I think the chrome finish looks quite nice on those.


----------



## Krel (Jun 7, 2000)

razorwyre1 said:


> actually the real versions were made of copper (the large scale ones anyway.) then there was some sort of cooper drive so the studio... get this... GAVE THEM AWAY SO THEY COULD BE MELTED DOWN AND RECYCLED!
> 
> thats why the big ones no longer exist.

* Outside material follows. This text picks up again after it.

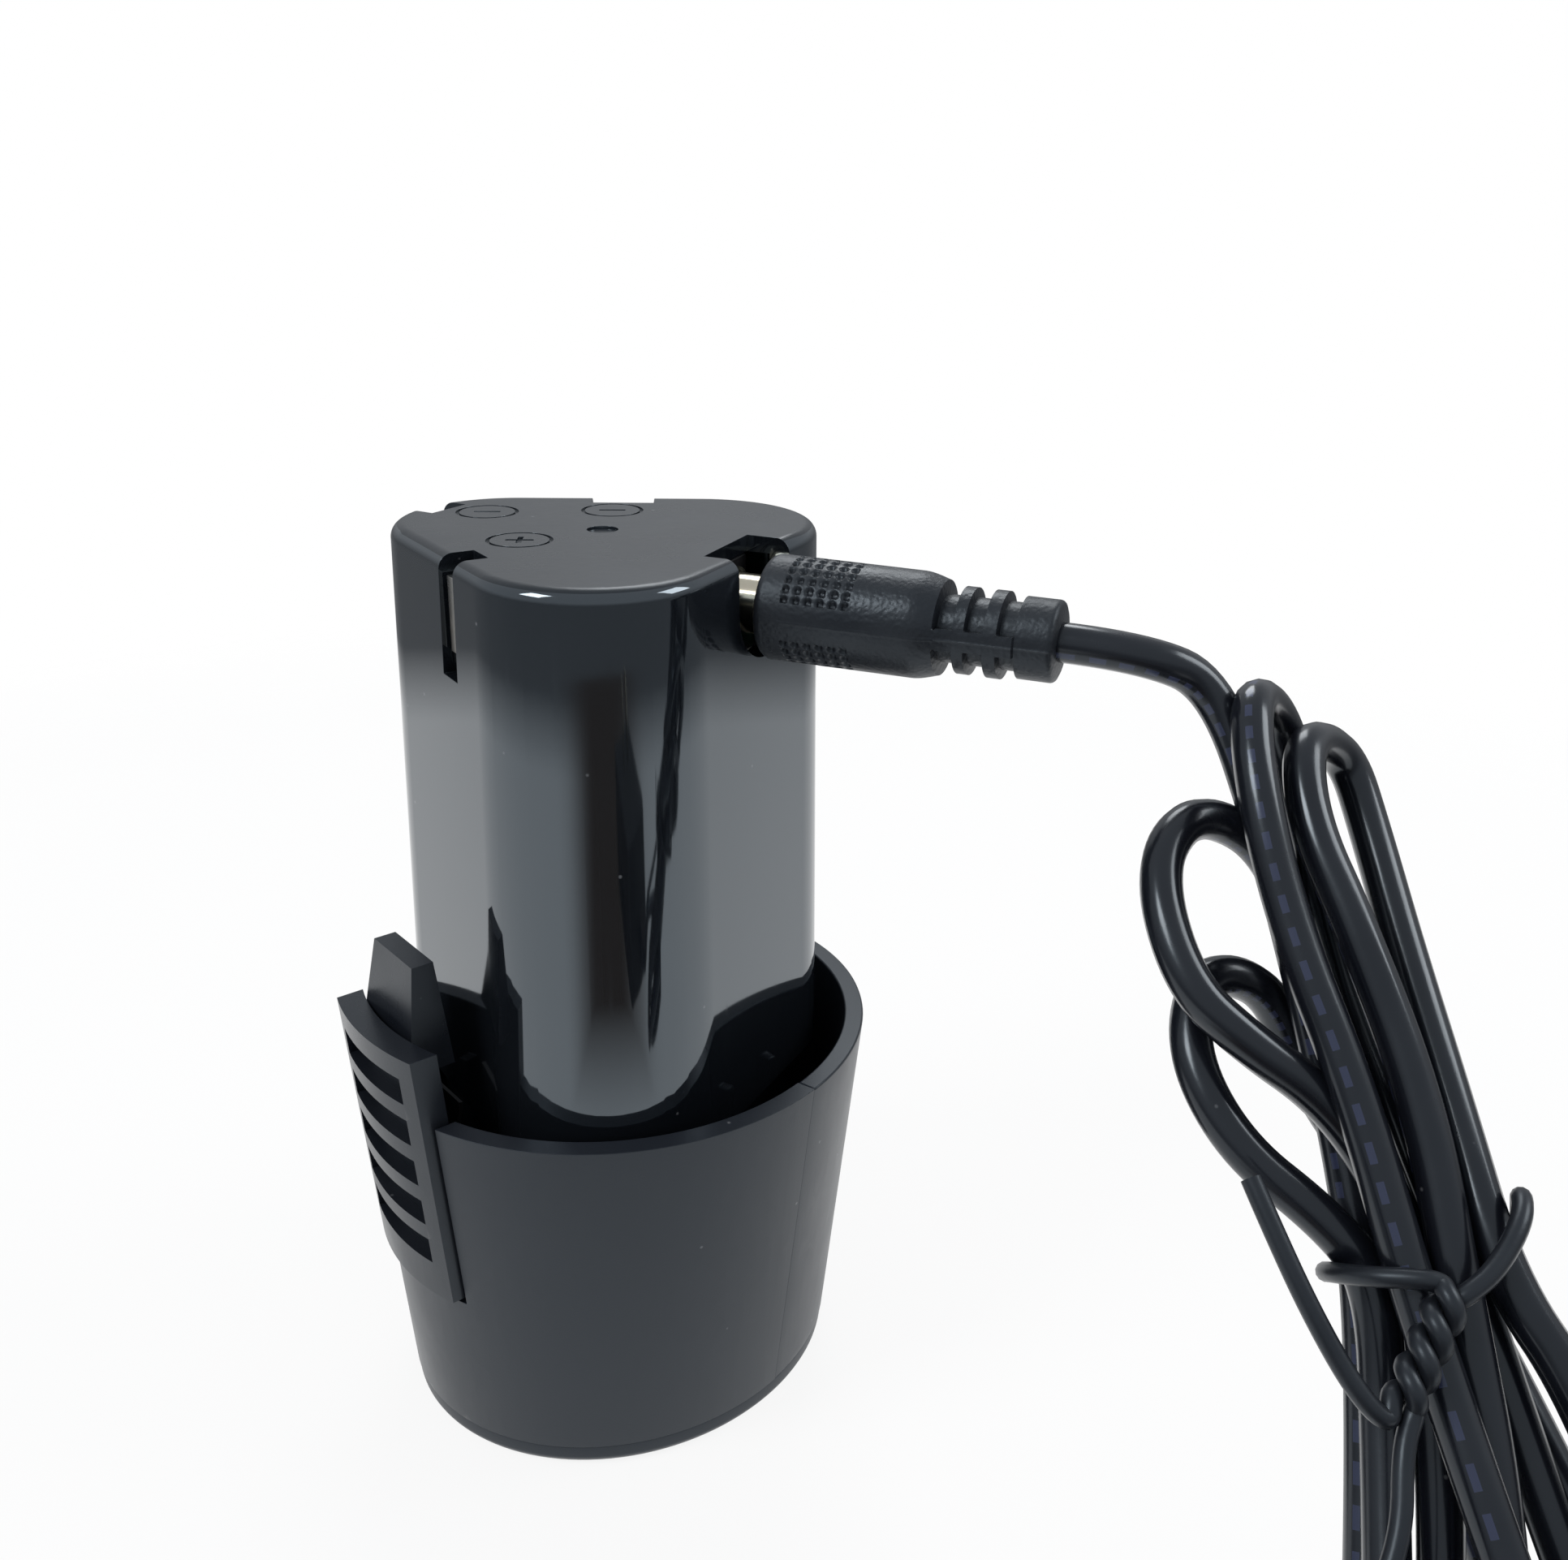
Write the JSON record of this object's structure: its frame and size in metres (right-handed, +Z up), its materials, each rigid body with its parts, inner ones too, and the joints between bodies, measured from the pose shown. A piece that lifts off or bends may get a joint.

George Pal had one, but it got lost, along with everything else he had when his home burned down. I could be imaging it, but I remember reading back in the 70's that one still exists, but I don't remember who has it.

David.


----------



## Marko (Jul 11, 2002)

This model of the space ship looks very similar. I bought it about 10 years ago. I added the Martian later. I think I got the ship from Lunar. It is solid resin and measures 8 inches. The small martian came from over seas.


----------



## Marko (Jul 11, 2002)

OOPs here are the pics


----------



## razorwyre1 (Jan 28, 2004)

Krel said:


> George Pal had one, but it got lost, along with everything else he had when his home burned down. I could be imaging it, but I remember reading back in the 70's that one still exists, but I don't remember who has it.
> 
> David.


forry ackerman had one of the small background ones, but that was it. the big ones and all the others were destroyed.


----------



## robiwon (Oct 20, 2006)

Krel said:


> George Pal had one, but it got lost, along with everything else he had when his home burned down. I could be imaging it, but I remember reading back in the 70's that one still exists, but I don't remember who has it.
> 
> David.


I thought I remembered something about a fire. How many MWM existed? I know the "hero(s)" had articulated necks (radio control? cable control?) What were the others. Pics?


----------